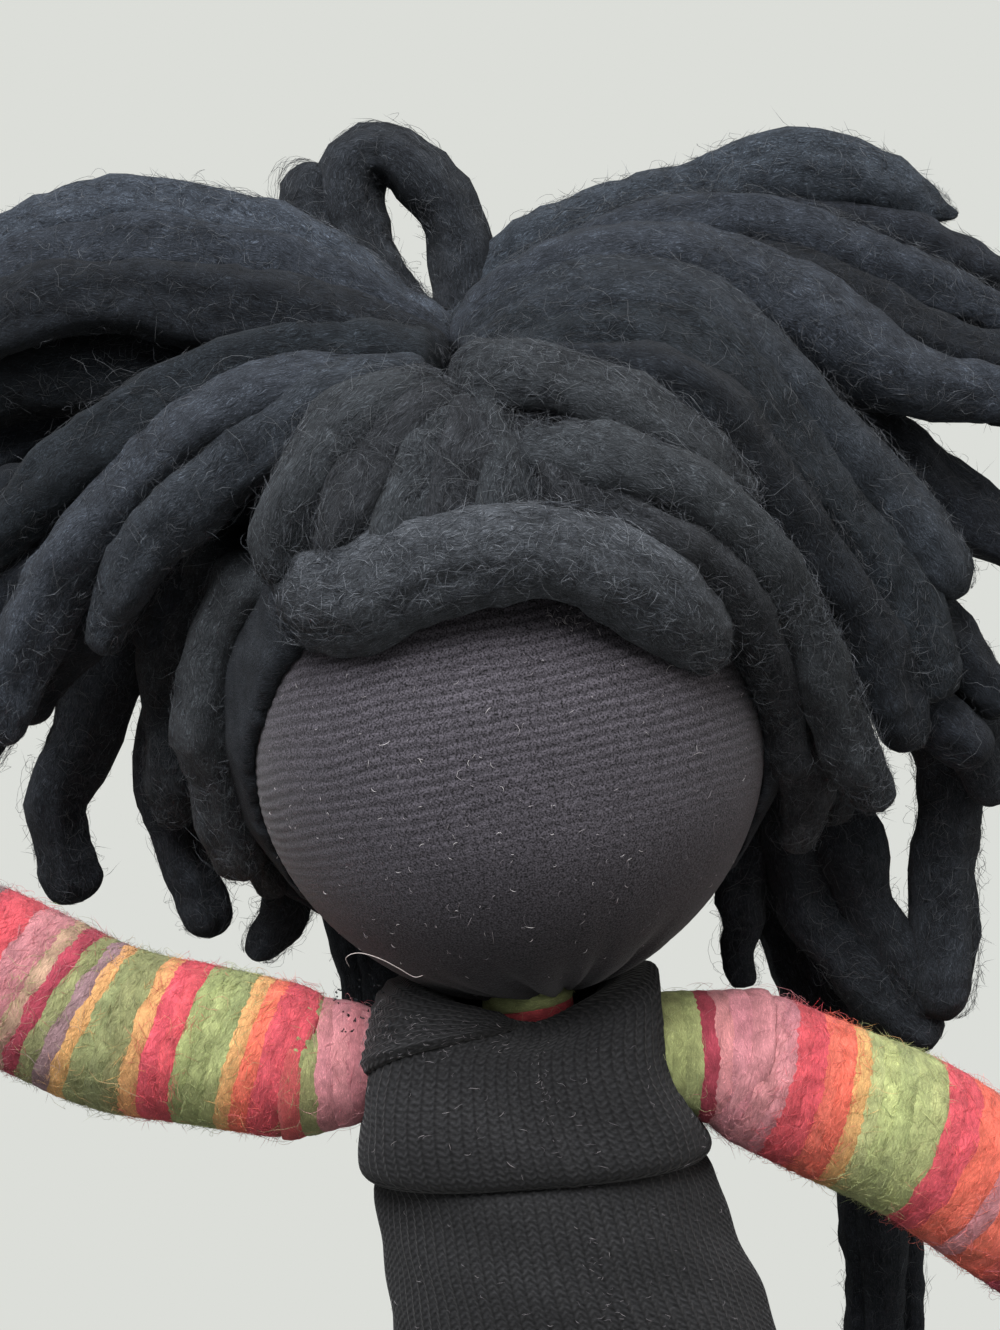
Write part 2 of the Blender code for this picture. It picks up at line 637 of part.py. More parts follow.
def make_head(parent):
    """A foam ball in a jersey cover that is gathered and bound under the chin."""
    foam = head_form("head_ball", BALL_RADIUS)
    bore = rod("bore", Vector((0, 0, CHIN_HEIGHT - OVERRUN)),
               Vector((0, 0, CHIN_HEIGHT + NECK_WIRE_REACH + GAP)), BORE_RADIUS)
    finish(cut(foam, bore), "foam", parent)
    profile = [*head_side(HEAD_RADIUS), *reversed(head_side(BALL_RADIUS + GAP))]
    cover = turned("face_cover", profile, HEAD_STEPS, Matrix.Translation(HEAD_CENTRE))
    finish(cover, "jersey", parent)
    thread_ring = GATHER_RADIUS - GAP - THREAD_RADIUS * 2
    height = CHIN_HEIGHT + THREAD_RADIUS / 2
    turns = [math.pi - math.tau * i / THREAD_STEPS for i in range(THREAD_STEPS + 1)]
    profile = [(thread_ring + THREAD_RADIUS * math.cos(turn), THREAD_RADIUS * math.sin(turn))
               for turn in turns]
    thread = turned("gather_thread", profile, ROUND_STEPS, Matrix.Translation((0, 0, height)))
    finish(thread, "thread", parent)


def lock(name, entry, extra=0.0):
    """One wool lock: a tube that tapers to its tip."""
    shares, thickness = entry
    points = smooth_path([HEAD_CENTRE + Vector(share) * HEAD_RADIUS for share in shares], SPAN_STEPS)
    last = len(points) - 1
    radii = [LOCK_RADIUS * thickness * (1 - (1 - TIP_SHARE) * (i / last) ** 3) + extra
             for i in range(last + 1)]
    return tube(name, points, radii, LOCK_SIDES)


def bunch(name, entries, extra=0.0):
    """Several locks that leave one root, joined into one solid."""
    made = [lock(f"{name}_{i}", entry, extra) for i, entry in enumerate(entries)]
    first = join(*made)
    first.name = name
    return first


def cap_solid(name, extra=0.0):
    """The mound of wound locks over the head's top, sides and back."""
    centre = HEAD_CENTRE + Vector((0, CAP_SETBACK, CAP_SETBACK))
    mound = ball(name, centre, [CAP_RADIUS + extra, CAP_RADIUS - GAP + extra, CAP_RADIUS + extra], CAP_STEPS)
    return mound


def face_cutter():
    """A half space in front of the hairline, which leaves the face bare."""
    tilt = math.atan(CAP_SLOPE_SHARE)
    edge = HEAD_CENTRE + Vector((0, -CAP_FORWARD_SHARE, HAIRLINE_SHARE)) * HEAD_RADIUS
    size = CAP_RADIUS * 4
    place = Matrix.Translation(edge) @ Matrix.Rotation(tilt, 4, "X")
    return box("face_cutter", (0, -size / 2, 0), (size, size, size), place)


def make_hair(head):
    """The hair: a mound, two bunches, a looped topknot, and locks that lie over or hang below."""
    mound = cut(cap_solid("hair_cap"), head_form("head_cutter", HEAD_RADIUS + GAP), face_cutter())
    finish(largest_body(mound), "hair", head)

    left = cut(bunch("hair_bunch_left", LEFT_BUNCH_SHARES), cap_solid("cap_cutter", GAP))
    finish(largest_body(left), "hair", head)
    right = cut(bunch("hair_bunch_right", RIGHT_BUNCH_SHARES), cap_solid("cap_cutter", GAP),
                bunch("left_cutter", LEFT_BUNCH_SHARES, GAP))
    finish(largest_body(right), "hair", head)
    knot = cut(bunch("topknot_loop", TOPKNOT_SHARES), cap_solid("cap_cutter", GAP),
               bunch("left_cutter", LEFT_BUNCH_SHARES, GAP), bunch("right_cutter", RIGHT_BUNCH_SHARES, GAP))
    finish(largest_body(knot), "hair", head)

    done = []
    small = {**CROWN_SHARES, "fringe_lock": FRINGE_SHARES, **SIDE_SHARES, **HANGING_SHARES}
    for name, entry in small.items():
        made = cut(lock(name, entry), cap_solid("cap_cutter", GAP),
                   head_form("head_cutter", HEAD_RADIUS + GAP),
                   bunch("left_cutter", LEFT_BUNCH_SHARES, GAP),
                   bunch("right_cutter", RIGHT_BUNCH_SHARES, GAP),
                   *[lock("lock_cutter", earlier, GAP) for earlier in done])
        finish(largest_body(made), "hair", head)
        done.append(entry)


def helix(name, place, loops, start, first_radius, growth):
    """One unbroken tube of yarn wound on a limb, and the least gap between its turns."""
    pitch = YARN + YARN_GAP
    points = []
    for i in range(loops * LOOP_POINTS + 1):
        angle = math.tau * i / LOOP_POINTS
        reach = start + pitch * i / LOOP_POINTS
        radius = first_radius + growth * reach
        points.append(Vector((radius * math.cos(angle), radius * math.sin(angle), reach)))
    half = LOOP_POINTS // 2
    least = min((a - b).length for i, a in enumerate(points) for b in points[i + half:])
    print(f"{name}: {loops} loops, least gap {1000 * (least - YARN):.2f} mm")
    return tube(name, [place @ point for point in points], [YARN / 2] * len(points), LOOP_SIDES)


def shoulder_centre(side):
    """The place where the arm's round root just clears the side of the dress."""
    way = SIDES[side]
    height = SHOULDER_HEIGHT - way * SHOULDER_TILT
    reach = []
    for i in range(-ROUND_STEPS, ROUND_STEPS + 1):
        rise = ARM_RADIUS * i / ROUND_STEPS
        at = min(height + rise, SHOULDER_HEIGHT)
        dress = way * body_lean(at) + body_size(body_share(at))[0] + GAP + KNIT
        reach.append(dress + math.sqrt(ARM_RADIUS ** 2 - rise ** 2))
    return Vector((way * (max(reach) + GAP), 0, height))


def make_arm(side, parent):
    """One arm: a wire in a wound core, with the outer turns of yarn as one tube on each part."""
    way = SIDES[side]
    shoulder = shoulder_centre(side)
    slope = math.radians(UPPER_ARM_SLOPE_DEG[side])
    upper_way = Vector((way * math.cos(slope), 0, math.sin(slope)))
    slope = math.radians(FOREARM_SLOPE_DEG[side])
    lower_way = Vector((way * math.cos(slope), 0, math.sin(slope)))
    elbow = shoulder + upper_way * UPPER_ARM_LENGTH
    swing = pivot(f"shoulder_swing_{side}_pivot", shoulder, parent)
    raising = pivot(f"shoulder_raise_{side}_pivot", shoulder, swing)
    bend = pivot(f"elbow_{side}_pivot", elbow, raising)
    for joint, point in (("shoulder", shoulder), ("elbow", elbow)):
        print(f"{side} {joint} at {tuple(round(c, 5) for c in point)} in the doll's frame")

    inward = Vector((-way, 0, 0))
    wire = rod(f"shoulder_wire_{side}", shoulder, shoulder + inward * SHOULDER_WIRE_LENGTH, WIRE_RADIUS)
    finish(wire, "wire", swing)

    place = along(shoulder, upper_way)
    end = UPPER_ARM_LENGTH - ELBOW_RADIUS - GAP
    growth = (ELBOW_RADIUS - ARM_RADIUS) / UPPER_ARM_LENGTH
    core = ARM_RADIUS - YARN - GAP
    profile = [(0, end), (core + growth * end, end), (core, 0), *arc(ARM_RADIUS, 0, -90)]
    arm = turned(f"upper_arm_{side}", profile, ROUND_STEPS, place)
    slot = box("slot", shoulder + inward * (ARM_RADIUS - BORE_RADIUS),
               (ARM_RADIUS * 2, BORE_RADIUS * 2, ARM_RADIUS * 3))
    bore = rod("bore", shoulder - upper_way * GAP, shoulder + upper_way * (end + OVERRUN), BORE_RADIUS)
    finish(cut(arm, slot, bore), "yarn_pink", raising)
    wire = rod(f"upper_arm_wire_{side}", shoulder + upper_way * (WIRE_RADIUS * 2 + GAP),
               shoulder + upper_way * (end - GAP), WIRE_RADIUS)
    finish(wire, "wire", raising)
    winding = helix(f"upper_arm_winding_{side}", place, UPPER_ARM_LOOPS, YARN / 2 + GAP,
                    ARM_RADIUS - YARN / 2, growth)
    finish(winding, "yarn_red", raising)

    place = along(elbow, lower_way)
    core = ELBOW_RADIUS - YARN - GAP
    wound = YARN + (YARN + YARN_GAP) * FOREARM_LOOPS + GAP * 2
    full = ELBOW_RADIUS - GAP
    profile = [*arc(HAND_RADIUS, 90, 0, FOREARM_LENGTH), (full, wound), (core, wound), (core, 0),
               *arc(ELBOW_RADIUS, 0, -90)]
    forearm = turned(f"forearm_{side}", profile, ROUND_STEPS, place)
    bore = rod("bore", elbow - lower_way * (ELBOW_RADIUS + OVERRUN),
               elbow + lower_way * FOREARM_LENGTH, BORE_RADIUS)
    finish(cut(forearm, bore), "yarn_green", bend)
    wire = rod(f"forearm_wire_{side}", elbow - lower_way * (ELBOW_RADIUS - GAP),
               elbow + lower_way * (FOREARM_LENGTH - GAP), WIRE_RADIUS)
    finish(wire, "wire", bend)
    winding = helix(f"forearm_winding_{side}", place, FOREARM_LOOPS, YARN / 2 + GAP,
                    ELBOW_RADIUS - YARN / 2, 0.0)
    finish(winding, "yarn_red", bend)


def swelling(end, end_radius, root_radius):
    """The profile of a wound limb: full near its rounded root and drawn in towards its end."""
    swell = [(between(end_radius, root_radius, full), end * reach) for reach, full in SWELL_SHARES]
    return [(0, end), *swell, *arc(root_radius, 0, -90)]


def make_leg(side, parent):
    """One leg: wound thigh, shin and foot on a wire, with the dress's short leg over the thigh."""
    way = SIDES[side]
    hip = Vector((HIP_LEAN + way * LEG_SPACING / 2, LEG_SETBACK, HIP_HEIGHT))
    knee = Vector((hip.x, hip.y, KNEE_HEIGHT))
    ankle = Vector((hip.x, hip.y, ANKLE_HEIGHT))
    hip_pivot = pivot(f"hip_{side}_pivot", hip, parent)
    knee_pivot = pivot(f"knee_{side}_pivot", knee, hip_pivot)
    ankle_pivot = pivot(f"ankle_{side}_pivot", ankle, knee_pivot)
    down = Vector((0, 0, -1))

    place = along(hip, down)
    end = HIP_HEIGHT - KNEE_HEIGHT - KNEE_RADIUS - GAP
    profile = swelling(end, THIGH_END_RADIUS, THIGH_RADIUS)
    thigh = turned(f"thigh_{side}", profile, ROUND_STEPS, place)
    bore = rod("bore", hip + down * (end + OVERRUN), hip - down * (THIGH_RADIUS + OVERRUN), BORE_RADIUS)
    finish(cut(thigh, bore), "yarn_red", hip_pivot)
    wire = rod(f"thigh_wire_{side}", hip + down * (end - GAP), hip - down * (THIGH_RADIUS - GAP), WIRE_RADIUS)
    finish(wire, "wire", hip_pivot)
    inner = THIGH_RADIUS + GAP
    profile = [*reversed(arc(inner, 0, -90)), (inner, ROMPER_LEG_LENGTH),
               (ROMPER_RADIUS, ROMPER_LEG_LENGTH), *arc(ROMPER_RADIUS, 0, -90)]
    finish(turned(f"dress_leg_{side}", profile, ROUND_STEPS, place), "knit", hip_pivot)

    place = along(knee, down)
    end = KNEE_HEIGHT - ANKLE_HEIGHT - ANKLE_RADIUS - GAP
    profile = swelling(end, SHIN_END_RADIUS, KNEE_RADIUS)
    shin = turned(f"shin_{side}", profile, ROUND_STEPS, place)
    bore = rod("bore", knee + down * (end + OVERRUN), knee - down * (KNEE_RADIUS + OVERRUN), BORE_RADIUS)
    finish(cut(shin, bore), "yarn_green", knee_pivot)
    wire = rod(f"shin_wire_{side}", knee + down * (end - GAP), knee - down * (KNEE_RADIUS - GAP), WIRE_RADIUS)
    finish(wire, "wire", knee_pivot)

    middle = Vector((ankle.x, ankle.y + HEEL_LENGTH - FOOT_LENGTH / 2, FOOT_HEIGHT / 2 - SOLE_CUT))
    foot = box(f"foot_{side}", middle, (FOOT_WIDTH, FOOT_LENGTH, FOOT_HEIGHT))
    round_off = foot.modifiers.new("round_off", "BEVEL")
    round_off.width = FOOT_FILLET
    round_off.segments = FILLET_STEPS
    foot = solid(foot)
    foot.name = f"foot_{side}"
    heel = ball("heel", ankle, [ANKLE_RADIUS] * 3, ROUND_STEPS)
    below = box("below", (middle.x, middle.y, -OVERRUN), (FOOT_LENGTH, FOOT_LENGTH * 2, OVERRUN * 2))
    foot = cut(join(foot, heel), below)
    finish(foot, "yarn_pink", ankle_pivot)


def main():
    stand = pivot("doll_centre", Vector((0, 0, 0)))
    neck = pivot("neck_pivot", NECK_PIVOT, stand)
    head = pivot("head_pivot", HEAD_CENTRE, neck)
    make_torso(stand)
    make_dress(stand)
    make_neck(neck)
    make_head(head)
    make_hair(head)
    for side in SIDES:
        make_arm(side, stand)
        make_leg(side, stand)
    stand.location = (STAND_X, STAND_Y, 0)


main()
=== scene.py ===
# %% [markdown]
# A yarn doll is mostly fibre. Under the wool there is a wire frame, a foam ball and a wound body,
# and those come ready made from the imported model. This script adds what the eye sees: a ribbed
# jersey face, thick felted locks, arms wound in dyed yarn and a dress cut from a black sock.
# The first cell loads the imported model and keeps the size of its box.

# %% The frame
import json
import math

import bmesh
import bpy
import numpy as np
from mathutils import Matrix, Vector, noise

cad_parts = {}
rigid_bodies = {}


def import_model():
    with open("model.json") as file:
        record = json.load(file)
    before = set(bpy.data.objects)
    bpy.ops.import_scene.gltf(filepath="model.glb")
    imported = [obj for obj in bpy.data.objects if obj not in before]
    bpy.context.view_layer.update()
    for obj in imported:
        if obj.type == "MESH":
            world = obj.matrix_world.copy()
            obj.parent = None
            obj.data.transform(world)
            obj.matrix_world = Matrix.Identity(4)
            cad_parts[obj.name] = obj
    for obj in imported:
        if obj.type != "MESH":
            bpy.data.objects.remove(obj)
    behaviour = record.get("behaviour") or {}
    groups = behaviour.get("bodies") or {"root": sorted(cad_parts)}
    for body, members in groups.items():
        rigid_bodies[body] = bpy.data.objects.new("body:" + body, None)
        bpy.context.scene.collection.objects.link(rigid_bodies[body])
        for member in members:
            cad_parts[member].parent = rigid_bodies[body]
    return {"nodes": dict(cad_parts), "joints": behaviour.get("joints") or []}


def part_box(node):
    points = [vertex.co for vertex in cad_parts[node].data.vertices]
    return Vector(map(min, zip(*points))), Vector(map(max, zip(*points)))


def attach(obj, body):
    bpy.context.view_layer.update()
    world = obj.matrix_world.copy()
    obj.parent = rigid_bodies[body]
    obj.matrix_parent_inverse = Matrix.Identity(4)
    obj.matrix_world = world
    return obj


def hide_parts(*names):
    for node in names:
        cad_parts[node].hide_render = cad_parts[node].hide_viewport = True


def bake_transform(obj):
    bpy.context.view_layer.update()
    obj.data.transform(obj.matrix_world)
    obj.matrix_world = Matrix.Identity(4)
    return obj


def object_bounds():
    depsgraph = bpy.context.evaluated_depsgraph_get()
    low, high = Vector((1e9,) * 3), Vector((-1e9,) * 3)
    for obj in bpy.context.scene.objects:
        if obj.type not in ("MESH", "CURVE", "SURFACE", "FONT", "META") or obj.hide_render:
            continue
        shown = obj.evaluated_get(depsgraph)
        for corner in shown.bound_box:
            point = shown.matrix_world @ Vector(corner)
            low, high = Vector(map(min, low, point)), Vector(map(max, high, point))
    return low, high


for leftover in list(bpy.data.objects):
    bpy.data.objects.remove(leftover)
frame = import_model()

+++

- [EXERCISE INSTRUCTIONS] Repeat exactly the lines from the one that contains "make_neck(neck)" through the one that contains "for body, members", and only those.

- [SOLUTION TO THE EXERCISE]
    make_neck(neck)
    make_head(head)
    make_hair(head)
    for side in SIDES:
        make_arm(side, stand)
        make_leg(side, stand)
    stand.location = (STAND_X, STAND_Y, 0)


main()
=== scene.py ===
# %% [markdown]
# A yarn doll is mostly fibre. Under the wool there is a wire frame, a foam ball and a wound body,
# and those come ready made from the imported model. This script adds what the eye sees: a ribbed
# jersey face, thick felted locks, arms wound in dyed yarn and a dress cut from a black sock.
# The first cell loads the imported model and keeps the size of its box.

# %% The frame
import json
import math

import bmesh
import bpy
import numpy as np
from mathutils import Matrix, Vector, noise

cad_parts = {}
rigid_bodies = {}


def import_model():
    with open("model.json") as file:
        record = json.load(file)
    before = set(bpy.data.objects)
    bpy.ops.import_scene.gltf(filepath="model.glb")
    imported = [obj for obj in bpy.data.objects if obj not in before]
    bpy.context.view_layer.update()
    for obj in imported:
        if obj.type == "MESH":
            world = obj.matrix_world.copy()
            obj.parent = None
            obj.data.transform(world)
            obj.matrix_world = Matrix.Identity(4)
            cad_parts[obj.name] = obj
    for obj in imported:
        if obj.type != "MESH":
            bpy.data.objects.remove(obj)
    behaviour = record.get("behaviour") or {}
    groups = behaviour.get("bodies") or {"root": sorted(cad_parts)}
    for body, members in groups.items():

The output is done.